A key challenge, says Blume, is doing effective cost-benefit analyses as the SEC considers new regulations. “That’s one of the problems with the SEC. They have a large number of lawyers who are in the regulatory enforcement area, and not many economists.”

Smetters worries that more and more investors are turning to financial advisors who have monetary and career incentives to put their own interests ahead of their clients. Because the SEC is so thinly funded, he says, too much oversight has been left to the securities industry’s “self-regulator,” the Financial Industry Regulatory Authority. “My bottom line is I’d like to see the SEC have the resources to do a good job with financial advisers,” Smetters says.

The next SEC chairman will also have to deal with the massive regulation-writing chores required by the Dodd-Frank reform law passed in 2010 in the middle of the financial crisis, as well as the Jumpstart Our Business Startup Act of 2012, designed to make it easier for small businesses to raise capital. The agency has been widely criticized for failing to meet the regulation-writing deadlines set by Congress.

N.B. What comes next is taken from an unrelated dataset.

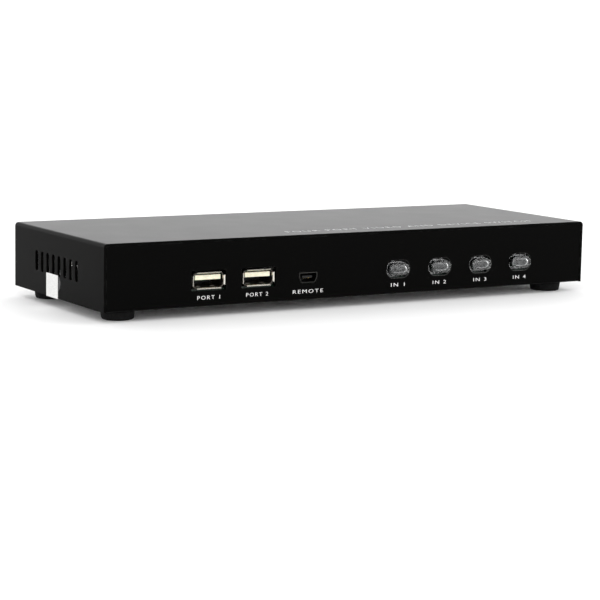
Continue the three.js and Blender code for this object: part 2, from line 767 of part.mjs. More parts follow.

But, in fairness, says, Fisch, Dodd-Frank demanded an unprecedented amount of work, and “the deadlines were not particularly realistic.”

In her banking committee testimony on Tuesday, White said that completing Dodd-Frank regulations would be a top priority. If White does take the helm at the SEC, only time will tell if her background in law enforcement and private practice have prepared her for the political environment that surrounds an SEC chairman, Fisch says, summing up the challenges that official faces: “Can she work with Congress? Can she work with a divided commission? Can she mobilize the agency to speak with one voice?”

Although plenty of critics complain that the SEC has dropped the ball too often, others want to roll back regulations the SEC is charged with enforcing, like the Dodd-Frank rules that could limit the activities of investment banks. With Congress sharply divided over regulation, the next SEC chairman can expect some hard days at the office.